Week in Regulation

SEC Proposal Stands Out in Otherwise Ho-Hum Week

Coming off a conspicuously busy week from the one preceding it, last week was generally looking like a let-down in terms of measurable regulatory activity. If not for one rulemaking that hit the books on Friday, last week’s regulatory haul would have had little to remark on. A proposed rule from the Securities and Exchange Commission (SEC) provided the bulk of the week’s regulatory burdens. Across all rulemakings, agencies published $373.7 million in total net costs and added 253,414 annual paperwork burden hours.

REGULATORY TOPLINES

  • Proposed Rules: 27
  • Final Rules: 30
  • 2021 Total Pages: 57,429
  • 2021 Final Rule Costs: $13.5 billion
  • 2021 Proposed Rule Costs: $186.1 billion

NOTABLE REGULATORY ACTIONS

The most significant action of the week was the SEC proposed rule regarding “Enhanced Reporting of Proxy Votes by Registered Management Investment Companies; Reporting of Executive Compensation Votes by Institutional Investment Managers.” The proposal seeks to update an SEC form in order “to enhance the information mutual funds, exchange-traded funds (ETFs), and certain other funds currently report annually about their proxy votes and to make that information easier to analyze.” SEC estimates that the changes it is pursuing in this rulemaking would increase the annual paperwork burden for affected entities by nearly 250,000 hours.

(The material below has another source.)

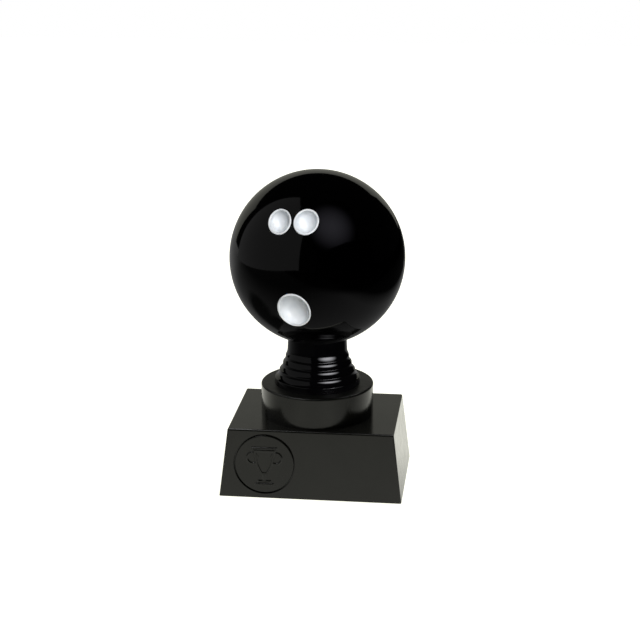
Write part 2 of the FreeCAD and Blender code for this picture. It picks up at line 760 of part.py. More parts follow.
def build_ball_shells():
    """Front and rear half shells: a lap joint at the seam, a boss that traps the nut between them."""
    blank = solid("Sphere", "ball_blank", Radius=BALL_RADIUS)
    hollow = solid("Sphere", "ball_hollow", Radius=f"{BALL_RADIUS} - ball_wall")
    skin = cut("ball_skin", blank, hollow)
    sockets = socket_set("sockets", "socket_gap + socket_wall", "cup_wall + socket_wall")
    boss = solid("Cylinder", "ball_boss", Radius=f"{NUT_CORNER} + loose_gap + nut_wall",
                 Height=f"nut_seat + {NUT_POCKET} + boss_cap", Placement__Base__z=f"- {BALL_RADIUS}")
    posts = combine("MultiFuse", "ball_posts", [sockets, boss])
    inside = combine("MultiCommon", "ball_inside", [posts, blank])
    ball = combine("MultiFuse", "ball_joined", [skin, inside])

    openings = [
        socket_set("socket_bores", "socket_gap", "cup_wall"),
        solid("Cylinder", "ball_stud_bore", Radius=BORE_LOOSE, Height=BALL_RADIUS,
              Placement__Base__z=f"-1 * {BALL_RADIUS}"),
        solid("Prism", "ball_nut_pocket", Circumradius=f"{NUT_CORNER} + loose_gap", Height=NUT_POCKET,
              Placement__Base__z=f"nut_seat - {BALL_RADIUS}"),
    ]
    bores = combine("MultiFuse", "ball_bores", openings)

    lip_outer = f"({BALL_RADIUS} - lip_cover)"
    lip_inner = f"({lip_outer} - lip_thickness)"
    lip = seam_ring("seam_lip", lip_outer, lip_inner, "lip_root", "lip_length")
    rebate = seam_ring("seam_rebate", f"{lip_outer} + lip_gap", f"{lip_inner} - lip_gap", "0",
                       "lip_length + lip_gap")

    front = combine("MultiCommon", "ball_front", [ball, half_space("front_side", -1)])
    front_with_lip = combine("MultiFuse", "ball_front_lipped", [front, lip])
    front_shell = cut("ball_front_shell", front_with_lip, bores)
    rear = combine("MultiCommon", "ball_rear", [ball, half_space("rear_side", 1)])
    rear_cuts = combine("MultiFuse", "ball_rear_cuts", [bores, rebate])
    rear_shell = cut("ball_rear_shell", rear, rear_cuts)
    for shell in (front_shell, rear_shell):
        place_in_figure(shell)
    return [front_shell, rear_shell]


def build_cup(name, radius, depth, across, up):
    """A white cup with a rounded floor, its rim following the ball just below the surface."""
    floor = cup_floor(depth, across, up)
    body = new_body(f"{name}_turned")
    section = new_sketch(body, f"{name}_section", "XZ_Plane")
    add_outline(section, [
        ("0", f"{floor} - cup_wall"),
        (radius, f"{floor} - cup_wall"),
        (radius, BALL_RADIUS),
        (f"{radius} - cup_wall", BALL_RADIUS),
        (f"{radius} - cup_wall", f"{floor} + cup_round", "cup_round", -1),
        (f"{radius} - cup_wall - cup_round", floor),
        ("0", floor),
    ])
    revolve(body, f"{name}_revolved", section)
    tilt_to_grip(body)
    bind(body, Placement__Base__x=across, Placement__Base__y=f"{up} * sin(grip_tilt * 1 deg)",
         Placement__Base__z=f"{up} * cos(grip_tilt * 1 deg)")
    limit = solid("Sphere", f"{name}_limit", Radius=f"{BALL_RADIUS} - cup_sink")
    cup = combine("MultiCommon", name, [body, limit])
    cup.Label = name
    place_in_figure(cup)
    return cup


# ---------------------------------------------------------------- the whole object

def build_all():
    pieces = [
        build_plinth_shell(),
        build_emblem_disc(),
        build_riser_disc(),
        build_base_cover(),
        build_base_pad(),
        build_ballast_plate(),
        build_cover_screws(),
        build_clamp_washer(),
        build_tie_stud(),
        build_nut("clamp_nut", f"{RIB_BOTTOM} + stud_tail", "0 deg"),
        build_nut("captive_nut", f"{BALL_BOTTOM} + nut_seat", "grip_turn * 1 deg"),
        build_neck(),
    ]
    pieces += build_ball_shells()
    pieces += [build_cup(name, *cup) for name, cup in CUPS.items()]
    doc.recompute()
    return pieces


def check_document():
    """Refuse a document with a failed object."""
    for thing in doc.Objects:
        if {"Invalid", "Error"} & set(thing.State):
            raise RuntimeError(f"{thing.Label} failed: {thing.State}")


def write_parts(pieces):
    os.makedirs("parts", exist_ok=True)
    for piece in pieces:
        shape = piece.Shape
        if shape.isNull() or not shape.isValid() or not shape.Solids:
            raise RuntimeError(f"{piece.Label} has no valid solid")
        shape.exportStep(f"parts/{piece.Label}.step")
        print(f"{piece.Label}: {len(shape.Solids)} solid(s), {shape.Volume:.1f} mm3")


all_pieces = build_all()
check_document()
write_parts(all_pieces)
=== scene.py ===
"""Bowling trophy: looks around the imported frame. Metres, +Z up, front of the plinth towards -Y."""
import json
import math

import bmesh
import bpy
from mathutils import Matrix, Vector, noise


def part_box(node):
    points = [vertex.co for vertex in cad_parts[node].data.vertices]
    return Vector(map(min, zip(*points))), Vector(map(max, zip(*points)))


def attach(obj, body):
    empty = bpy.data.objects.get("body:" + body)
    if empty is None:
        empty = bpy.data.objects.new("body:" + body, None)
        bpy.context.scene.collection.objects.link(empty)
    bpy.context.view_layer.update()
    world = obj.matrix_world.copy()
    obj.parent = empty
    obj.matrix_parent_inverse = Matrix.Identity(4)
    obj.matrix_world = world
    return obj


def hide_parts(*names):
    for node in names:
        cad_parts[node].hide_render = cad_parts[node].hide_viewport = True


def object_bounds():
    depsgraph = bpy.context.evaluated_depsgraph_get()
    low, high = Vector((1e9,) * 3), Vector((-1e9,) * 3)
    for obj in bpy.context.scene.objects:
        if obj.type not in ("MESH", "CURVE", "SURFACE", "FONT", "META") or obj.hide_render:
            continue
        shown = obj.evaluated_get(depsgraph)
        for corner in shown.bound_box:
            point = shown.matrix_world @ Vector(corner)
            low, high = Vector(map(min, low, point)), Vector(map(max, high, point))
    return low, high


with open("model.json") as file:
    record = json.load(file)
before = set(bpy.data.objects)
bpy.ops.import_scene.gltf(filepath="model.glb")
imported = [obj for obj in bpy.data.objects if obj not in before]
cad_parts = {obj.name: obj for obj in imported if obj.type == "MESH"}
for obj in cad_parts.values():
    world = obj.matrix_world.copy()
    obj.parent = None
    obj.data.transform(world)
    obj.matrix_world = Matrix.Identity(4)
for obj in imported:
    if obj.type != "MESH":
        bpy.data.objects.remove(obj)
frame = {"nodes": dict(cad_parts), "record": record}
cad_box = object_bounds()
MM = 0.001
PLASTIC_INDEX = 1.5


# ---------------------------------------------------------------- node helpers

class Shader:
    """A material's node tree, with short calls for the nodes used here."""

    def __init__(self, name, **constants):
        self.material = bpy.data.materials.new(name)
        self.material.use_nodes = True
        self.nodes = self.material.node_tree.nodes
        self.links = self.material.node_tree.links
        self.surface = self.nodes["Principled BSDF"]
        for socket, constant in constants.items():
            self.surface.inputs[socket.replace("_", " ")].default_value = constant
        self.place = self.nodes.new("ShaderNodeTexCoord").outputs["Object"]

    def noise(self, size_mm, detail=3.0, distortion=0.0):
        """A noise of about this feature size."""
        node = self.nodes.new("ShaderNodeTexNoise")
        node.inputs["Scale"].default_value = 1.0 / (size_mm * MM)
        node.inputs["Detail"].default_value = detail
        node.inputs["Distortion"].default_value = distortion
        self.links.new(self.place, node.inputs["Vector"])
        return node.outputs["Fac"]

    def stretched(self, factors):
        """Object coordinates stretched along the axes, for brushed and rolled grain."""
        node = self.nodes.new("ShaderNodeMapping")
        node.inputs["Scale"].default_value = factors
        self.links.new(self.place, node.inputs["Vector"])
        self.place = node.outputs["Vector"]

    def ramp(self, source, stops):
        """A colour ramp with (position, colour) stops."""
        node = self.nodes.new("ShaderNodeValToRGB")
        ends = node.color_ramp.elements
        for element, (position, colour) in zip(ends, stops):
            element.position = position
            element.color = (*colour, 1)
        for position, colour in stops[2:]:
            ends.new(position).color = (*colour, 1)
        self.links.new(source, node.inputs["Fac"])
        return node.outputs["Color"]

    def spread(self, source, low, high):
        """Map a noise to a range."""
        node = self.nodes.new("ShaderNodeMapRange")
        node.inputs["From Min"].default_value = 0.3
        node.inputs["From Max"].default_value = 0.7
        node.inputs["To Min"].default_value = low
        node.inputs["To Max"].default_value = high
        self.links.new(source, node.inputs["Value"])
        return node.outputs["Result"]

    def bump(self, source, height_mm, strength=1.0, below=None):
        node = self.nodes.new("ShaderNodeBump")
        node.inputs["Strength"].default_value = strength
        node.inputs["Distance"].default_value = height_mm * MM
        self.links.new(source, node.inputs["Height"])
        if below is not None:
            self.links.new(below, node.inputs["Normal"])
        return node.outputs["Normal"]

    def hazed(self, polish, amount):
        """More roughness where the surface faces up."""
        coordinates = self.nodes.new("ShaderNodeTexCoord")
        split = self.nodes.new("ShaderNodeSeparateXYZ")
        self.links.new(coordinates.outputs["Normal"], split.inputs[0])
        node = self.nodes.new("ShaderNodeMath")
        node.operation = "MULTIPLY_ADD"
        node.use_clamp = True
        self.links.new(split.outputs["Z"], node.inputs[0])
        node.inputs[1].default_value = amount
        self.links.new(polish, node.inputs[2])
        return node.outputs["Value"]

    def connect(self, **sources):
        for socket, source in sources.items():
            self.links.new(source, self.surface.inputs[socket.replace("_", " ")])
        return self.material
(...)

Given the complicated – and thus expensive – information involved, this translates to nearly $94 million in annual regulatory costs, or $281 million total over the 3-year window that the paperwork requirement would be in place.

TRACKING THE ADMINISTRATIONS

As we have already seen from executive orders and memos, the Biden Administration will surely provide plenty of contrasts with the Trump Administration on the regulatory front. And while there is a general expectation that the new administration will seek to broadly restore Obama-esque regulatory actions, there will also be areas where it charts its own course. Since the AAF RegRodeo data extend back to 2005, it is possible to provide weekly updates on how the top-level trends of President Biden’s regulatory record track with those of his two most recent predecessors. The following table provides the cumulative totals of final rules containing some quantified economic impact from each administration through this point in their respective terms.

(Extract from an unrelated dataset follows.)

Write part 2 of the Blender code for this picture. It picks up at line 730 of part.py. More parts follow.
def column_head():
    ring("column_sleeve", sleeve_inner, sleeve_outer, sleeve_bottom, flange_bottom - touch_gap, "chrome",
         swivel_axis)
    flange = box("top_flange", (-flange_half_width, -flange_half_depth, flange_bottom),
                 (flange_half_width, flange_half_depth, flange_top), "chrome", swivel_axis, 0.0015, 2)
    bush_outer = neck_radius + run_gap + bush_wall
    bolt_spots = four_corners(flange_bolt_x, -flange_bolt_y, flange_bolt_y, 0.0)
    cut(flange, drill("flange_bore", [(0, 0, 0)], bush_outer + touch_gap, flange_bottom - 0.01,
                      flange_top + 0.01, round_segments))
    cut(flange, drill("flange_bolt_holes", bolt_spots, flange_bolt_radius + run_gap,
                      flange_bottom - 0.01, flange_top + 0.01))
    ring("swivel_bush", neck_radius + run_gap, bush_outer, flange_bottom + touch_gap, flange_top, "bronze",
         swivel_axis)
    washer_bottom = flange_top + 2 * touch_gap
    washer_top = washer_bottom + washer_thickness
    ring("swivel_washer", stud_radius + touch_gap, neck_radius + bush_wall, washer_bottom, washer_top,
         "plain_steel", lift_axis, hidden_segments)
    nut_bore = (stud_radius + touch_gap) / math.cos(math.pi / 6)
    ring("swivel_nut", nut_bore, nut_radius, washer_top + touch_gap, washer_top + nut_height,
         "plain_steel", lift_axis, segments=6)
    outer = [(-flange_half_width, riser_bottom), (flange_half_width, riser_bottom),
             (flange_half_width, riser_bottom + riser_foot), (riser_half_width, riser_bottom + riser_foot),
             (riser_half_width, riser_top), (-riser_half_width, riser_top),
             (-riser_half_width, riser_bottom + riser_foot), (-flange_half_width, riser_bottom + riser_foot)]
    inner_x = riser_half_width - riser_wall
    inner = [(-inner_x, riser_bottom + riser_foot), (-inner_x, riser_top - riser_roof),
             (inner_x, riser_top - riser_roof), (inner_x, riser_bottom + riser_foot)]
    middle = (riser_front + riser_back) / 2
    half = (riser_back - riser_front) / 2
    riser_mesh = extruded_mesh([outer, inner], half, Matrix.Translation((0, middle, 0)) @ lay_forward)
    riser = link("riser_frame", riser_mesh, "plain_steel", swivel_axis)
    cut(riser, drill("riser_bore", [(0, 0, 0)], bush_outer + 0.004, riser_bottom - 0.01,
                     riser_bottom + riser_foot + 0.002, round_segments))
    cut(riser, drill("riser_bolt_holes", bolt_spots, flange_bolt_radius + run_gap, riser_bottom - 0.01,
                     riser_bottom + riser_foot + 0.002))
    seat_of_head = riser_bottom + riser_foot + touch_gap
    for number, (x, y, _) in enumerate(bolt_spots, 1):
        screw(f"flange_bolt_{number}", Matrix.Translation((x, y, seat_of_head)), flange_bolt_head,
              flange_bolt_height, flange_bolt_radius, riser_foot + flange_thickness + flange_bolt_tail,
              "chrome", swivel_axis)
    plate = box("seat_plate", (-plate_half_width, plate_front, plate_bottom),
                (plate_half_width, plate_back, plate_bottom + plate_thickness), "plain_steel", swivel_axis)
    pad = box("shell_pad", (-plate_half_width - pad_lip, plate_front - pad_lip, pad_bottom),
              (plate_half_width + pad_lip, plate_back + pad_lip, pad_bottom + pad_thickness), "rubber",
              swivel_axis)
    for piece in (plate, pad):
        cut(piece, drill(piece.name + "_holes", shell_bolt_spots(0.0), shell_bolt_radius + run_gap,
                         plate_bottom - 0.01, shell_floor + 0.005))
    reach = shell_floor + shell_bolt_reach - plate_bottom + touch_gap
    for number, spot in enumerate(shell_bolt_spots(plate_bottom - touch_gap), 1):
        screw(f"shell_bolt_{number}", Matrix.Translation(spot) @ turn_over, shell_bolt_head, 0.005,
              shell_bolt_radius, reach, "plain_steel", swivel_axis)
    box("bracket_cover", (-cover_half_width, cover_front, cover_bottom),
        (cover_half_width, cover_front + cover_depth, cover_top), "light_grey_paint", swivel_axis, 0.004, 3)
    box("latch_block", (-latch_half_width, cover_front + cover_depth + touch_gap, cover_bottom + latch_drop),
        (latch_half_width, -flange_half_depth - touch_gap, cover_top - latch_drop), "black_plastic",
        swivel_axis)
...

Since the primary action from last week came on the proposed rule side, there was little change in the Biden Administration’s final rule tallies. In fact, there was only one area across the covered administrations that saw a notable shift: the Trump-era paperwork total. That figure saw an uptick in mid-October 2017 of more than 700,000 annual paperwork hours. The main driver of this shift was a Federal Communications Commission action regarding copper loops that imposed roughly 575,000 annual hours of paperwork.

THIS WEEK’S REGULATORY PICTURE

This week, the Food and Drug Administration (FDA) announces an end to an emergency hand sanitizer production policy.
Source: Photo by Kelly Sikkema on Unsplash

In the October 13 edition of the Federal Register, the FDA published a notice that it was withdrawing guidance that enabled the production of alcohol-based hand sanitizers by non-drug manufacturers in response to the COVID-19 pandemic. The notice specifically withdraws three separate guidance documents: one for the preparation, one for the compounding, and one for the manufacture of hand sanitizers.

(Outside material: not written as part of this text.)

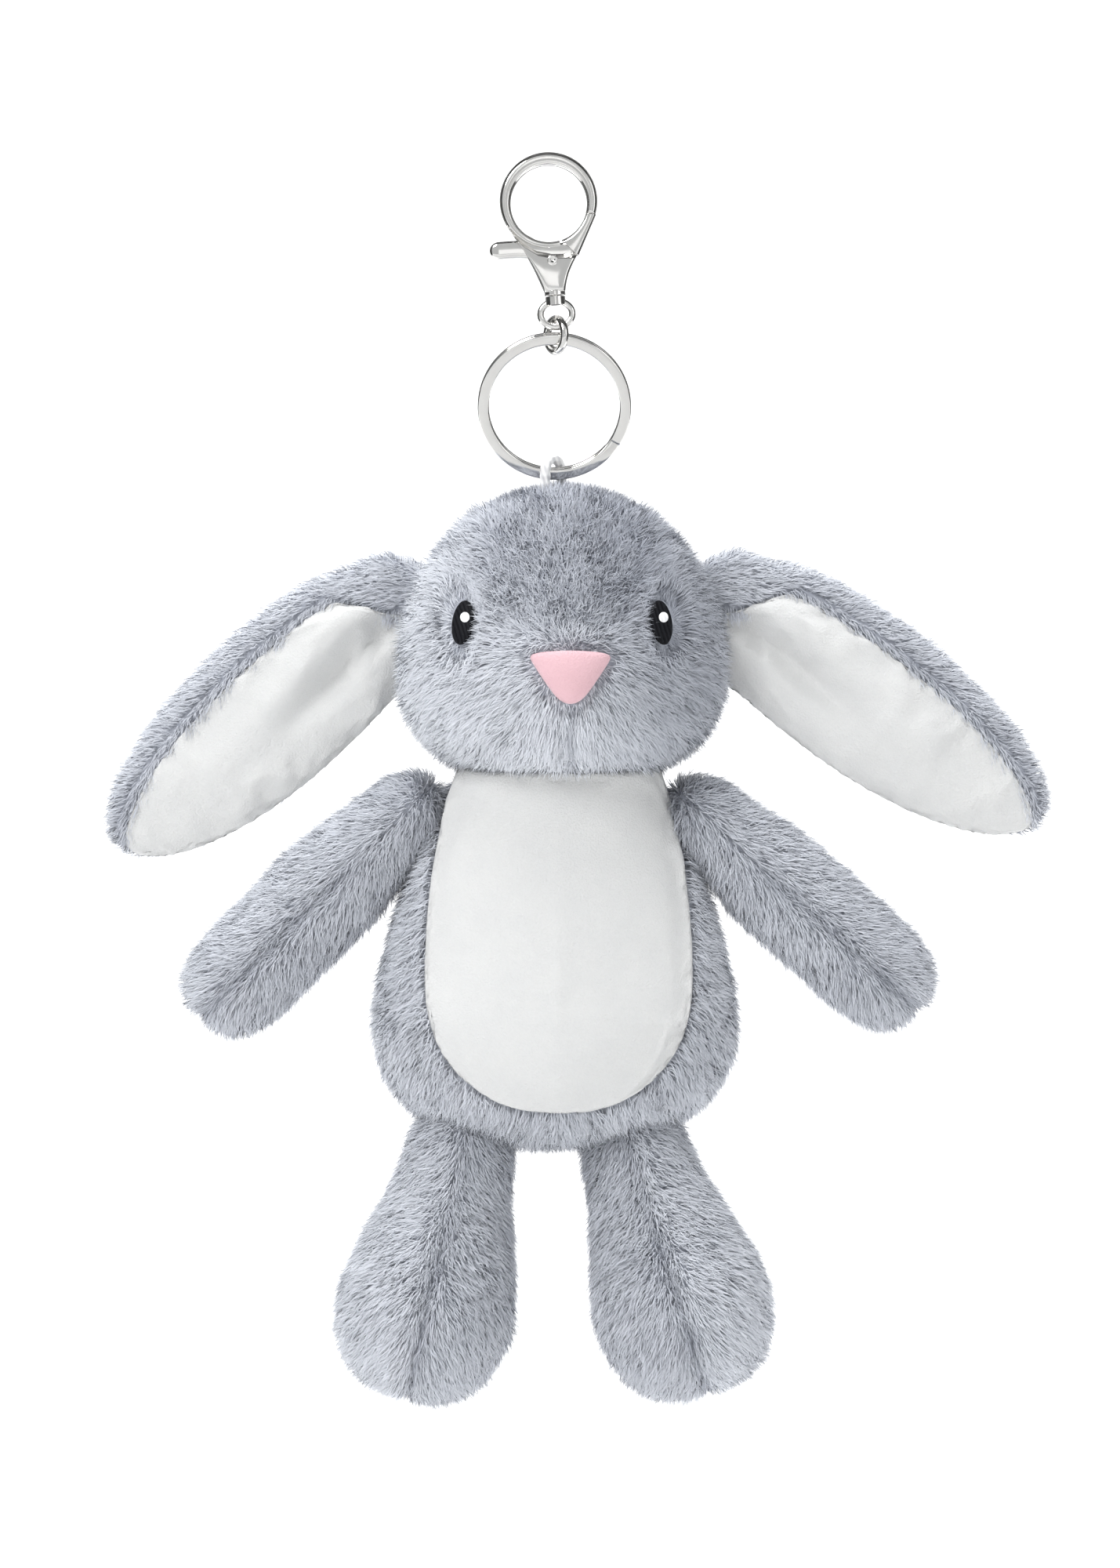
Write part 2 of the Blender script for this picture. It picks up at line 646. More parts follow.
def nosePad():
    # a pillow over an upside-down triangle with round corners, sewn down at its rim
    rise = np.linspace(0, 1, 40)
    z = noseLow[2] + (noseHigh[2] - noseLow[2]) * (0.5 - 0.5 * np.cos(math.pi * rise))
    half = noseHalf(z) + 0.15 * mm
    angle = np.linspace(0, 2 * math.pi, 72, endpoint=False)
    x = noseAt[0] + half[:, None] * np.sin(angle)
    plump = 2.6 * mm + 1.5 * mm * np.sin(math.pi * rise)[:, None] ** 0.5
    crown = plump * np.maximum(np.cos(angle), 0) ** 0.45
    y = headFront(x, z[:, None] + 0 * x) - crown + 1.2 * mm * (np.cos(angle) < 0)
    rows = np.stack([x, y, z[:, None] + 0 * x], -1)
    vertices, faces = closedSkin(pinched(rows))
    return addPiece("nose_pad", vertices, faces, "nose", "head", ("nose",))


nosePad()
print("head made")

torsoLow, torsoHigh = span("torso_panel_left", "torso_panel_right")
tummyLow, tummyHigh = span("tummy_panel")
torso = {
    "pileRoom": 2.2 * mm,
    "taper": 0.001324,
    "bottomPower": 2.4,
    "pile": 4.2 * mm,
    "top": -108 * mm,
    "furTop": -106 * mm,
    "tummyWidest": -150.0 * mm,
    "partEnd": -160 * mm,
    "lightFrom": -180 * mm,
    "lightTo": -130 * mm,
    "widestRise": 22.8 * mm,
    "tummyTopRise": 62 * mm,
    "tummyProud": 1.5 * mm,
    "tummyCrown": 2.2 * mm,
}
torsoX = (torsoLow[0] + torsoHigh[0]) / 2
torsoY = headY
torsoWide = (torsoHigh[0] - torsoLow[0]) / 2 - torso["pileRoom"] + 1 * mm
torsoDeep = torsoHigh[1] - torsoY - torso["pileRoom"] + 0.5 * mm
torsoBottom = torsoLow[2] + torso["pileRoom"] - 0.9 * mm
torsoZ = torsoBottom + torso["widestRise"]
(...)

The FDA issued the guidance documents in March 2020 during a surge in demand for hand sanitizers during the onset of the COVID-19 pandemic. The guidance promised not to enforce regulations that barred non-drug manufacturers from producing alcohol-based sanitizers if those manufacturers met the requirements within the guidance.

In withdrawing the three guidance documents, the FDA explained that even though the pandemic is still ongoing, traditional manufacturers have increased their supply, demand has decreased, and most consumers and health care personnel are no longer struggling to find access to sanitizers. In addition, some of the products made by non-drug manufacturers “have been recalled, placed on import alert, and/or been the subject of compliance actions due to quality and other issues.”

Non-drug manufacturers producing sanitizer are not out of luck yet. The FDA will allow these companies to continue to manufacture sanitizer through December 31, 2021, and sales and distribution to continue through March 31, 2022.

TOTAL BURDENS

Since January 1, the federal government has published $199.6 billion in total net costs (with $13.5 billion in new costs from finalized rules) and 52.6 million hours of net annual paperwork burden increases (with 46.3 million hours in increases from final rules).